My husband has a close friend and former co-worker who is losing their job, and we are very busy and could use help, but we are deeply morally opposed to profiting from someone else’s labor. I was thinking that perhaps we could subcontract stuff to her for a little bit, and if things are working out, then we figure out how to restructure the business.*
There is a restaurant in a nearby town that is worker-owned, but I haven’t asked there for advice partly because their structure is byzantine, and idk if that comparison is apples-to-oranges because of the wildly different industries.
*
I understand that sharing ownership means sharing control. I would have qualms about that with pretty much every person I know because most people aren’t as obsessed with details and informed decision-making etc as I am; I am not concerned about that with this friend, because she has the same flavor of AuDHD as I do. I was undiagnosed when we met her, and our striking similarities in personalities and behaviors were a huge part of the reasons for seeking diagnosis.
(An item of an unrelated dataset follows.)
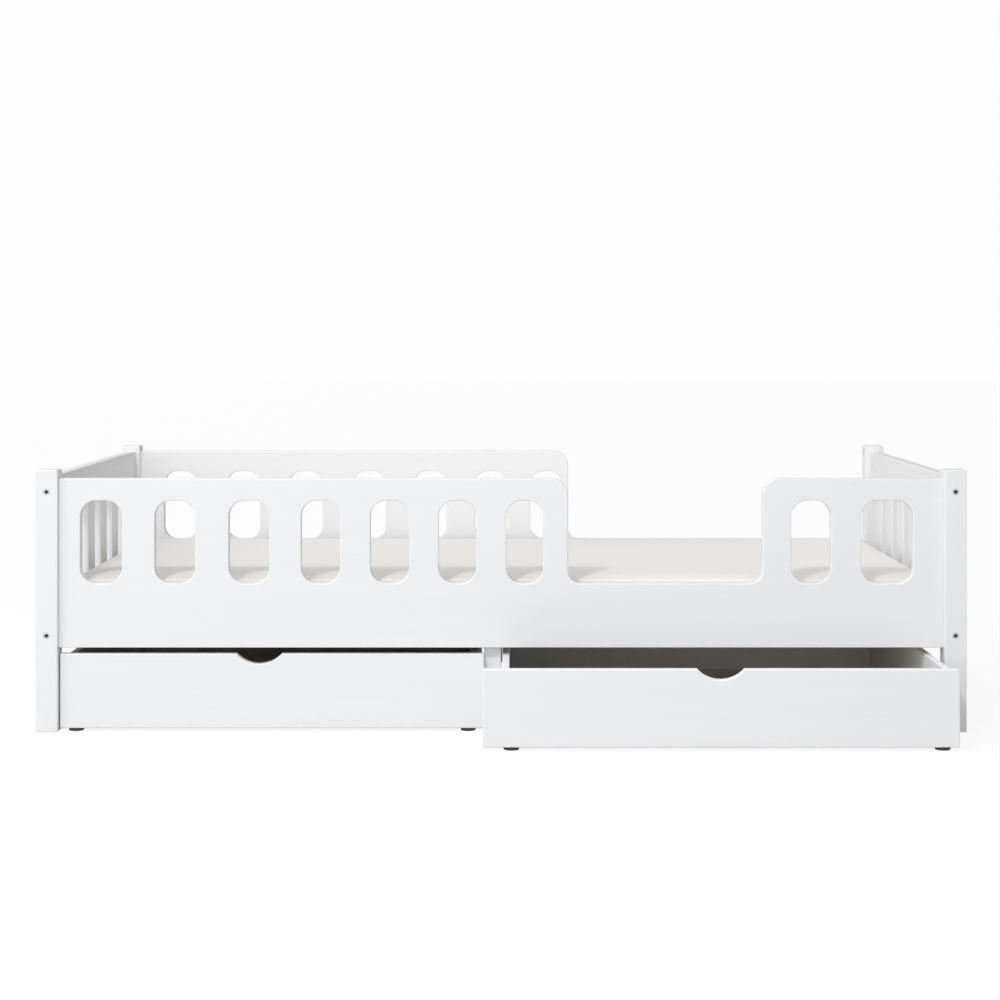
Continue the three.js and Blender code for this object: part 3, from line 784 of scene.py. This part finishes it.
# %% Drawer boards
DRAWER_EASE = 0.0018
WALL_EASE = 0.0012
SHEET_EASE = 0.0006
for side in ("left", "right"):
    eased_solid(f"{side}_drawer_front", board_white, DRAWER_EASE, Y_AXIS)
    for wall in ("side_left", "side_right"):
        eased_solid(f"{side}_drawer_{wall}", pine_white["y"], WALL_EASE)
    eased_solid(f"{side}_drawer_back", pine_white["x"], WALL_EASE)
    eased_solid(f"{side}_drawer_bottom", hardboard_white, SHEET_EASE)
print("drawer boards done")

# %% [markdown]
# ## The roll-out base
# The solid in the frame is one grille. The real one is thirteen loose birch slats tied by two
# tapes, so that it rolls up for posting. One slat is modelled from a cube, its edges rounded, and
# copied along the bed. One staple holds each slat to each tape.

# %% One slat
BASE_LOW, BASE_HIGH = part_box("roll_slat_base")
SLAT_COUNT = 13
SLAT_WIDTH = 0.070
SLAT_THICKNESS = 0.014
SLAT_EASE = 0.0025
SLAT_LENGTH = BASE_HIGH.y - BASE_LOW.y
BASE_MIDDLE_Y = (BASE_HIGH.y + BASE_LOW.y) / 2
SLAT_MIDDLE_Z = BASE_LOW.z + SLAT_THICKNESS / 2
SLAT_PITCH = (BASE_HIGH.x - BASE_LOW.x - SLAT_WIDTH) / (SLAT_COUNT - 1)


def apply_place(piece):
    """Moves an object's place, turn and scale into its mesh."""
    only(piece)
    bpy.ops.object.transform_apply(location=True, rotation=True, scale=True)


def box_at(name, middle, size):
    """A cube primitive with its place and size applied to its mesh."""
    bpy.ops.object.select_all(action="DESELECT")
    bpy.ops.mesh.primitive_cube_add(size=1, location=middle, scale=size)
    piece = bpy.context.object
    piece.name = name
    apply_place(piece)
    return piece


def copy_moved(piece, name, offset):
    """A copy with its own mesh, moved inside the mesh."""
    twin = piece.copy()
    twin.data = piece.data.copy()
    twin.name = name
    bpy.context.scene.collection.objects.link(twin)
    twin.location = offset
    apply_place(twin)
    return twin


def finish_piece(piece, material, body):
    """Gives a new piece its finish and the body it moves with."""
    piece.data.materials.clear()
    piece.data.materials.append(material)
    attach(piece, body)


slat_middle = (BASE_LOW.x + SLAT_WIDTH / 2, BASE_MIDDLE_Y, SLAT_MIDDLE_Z)
first_slat = box_at("base_slat_1", slat_middle, (SLAT_WIDTH, SLAT_LENGTH, SLAT_THICKNESS))
ease(first_slat, SLAT_EASE)
base_slats = [first_slat]
for index in range(1, SLAT_COUNT):
    twin = copy_moved(first_slat, f"base_slat_{index + 1}", (index * SLAT_PITCH, 0, 0))
    base_slats.append(twin)
for slat in base_slats:
    finish_piece(slat, birch["y"], BODY_OF["roll_slat_base"])
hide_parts("roll_slat_base")
print("base slats:", len(base_slats), "at a pitch of", round(SLAT_PITCH, 4))

# %% Tapes and staples
TAPE_INSET = 0.150
TAPE_EASE = 0.0003
STAPLE_SIZE = (0.0011, 0.011, 0.0007)
STAPLE_EASE = 0.0002
TAPE_SIZE = (BASE_HIGH.x - BASE_LOW.x - SLAT_WIDTH, 0.024, 0.0012)
BASE_MIDDLE_X = (BASE_HIGH.x + BASE_LOW.x) / 2
tape_z = BASE_LOW.z - TAPE_SIZE[2] / 2
staple_pieces = []
for face, side in (("front", -1), ("rear", 1)):
    tape_y = BASE_MIDDLE_Y + side * (SLAT_LENGTH / 2 - TAPE_INSET)
    ribbon = box_at(f"tape_{face}", (BASE_MIDDLE_X, tape_y, tape_z), TAPE_SIZE)
    ease(ribbon, TAPE_EASE, segments=2)
    finish_piece(ribbon, tape, BODY_OF["roll_slat_base"])
    for index in range(SLAT_COUNT):
        place = (
            BASE_LOW.x + SLAT_WIDTH / 2 + index * SLAT_PITCH,
            tape_y,
            tape_z - TAPE_SIZE[2] / 2,
        )
        staple = box_at(f"staple_{face}_{index + 1}", place, STAPLE_SIZE)
        ease(staple, STAPLE_EASE, segments=2)
        finish_piece(staple, zinc, BODY_OF["roll_slat_base"])
        staple_pieces.append(staple)
print("staples:", len(staple_pieces))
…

Also, it’s a rural area, everybody knows everybody, and she is someone with deep roots who is pretty universally loved and respected. There are few people I would trust to try to step into my life and fill in for me if I were seriously injured, but I know she would give everything as much or more care than I do. She is the best.
It’s not very hard, you just need to refile your LLC into a partnership LLC and then write up an operating agreement. The only real difference will come during tax season, as you will only be able to split deductions based on ownership percentage.
Tbh, it doesn’t really matter whether you are legally “worker-owned”. The operating agreement dictates responsibility and reward regardless of whether they own 33% or 5%, so long as it’s not a publicly traded company.
Your biggest concern is most likely going to be the reduction in tax offsetting for whoever is investing in the LLC, ie paying for items associated with the business with money not originating from the business itself.
“Worker owned” businesses are mostly a legal fiction in the US, and are mostly dependent on operating agreements, or they are non-profits. The tax system here just isn’t set up to accommodate equitable organizations that are more than just a handful of people.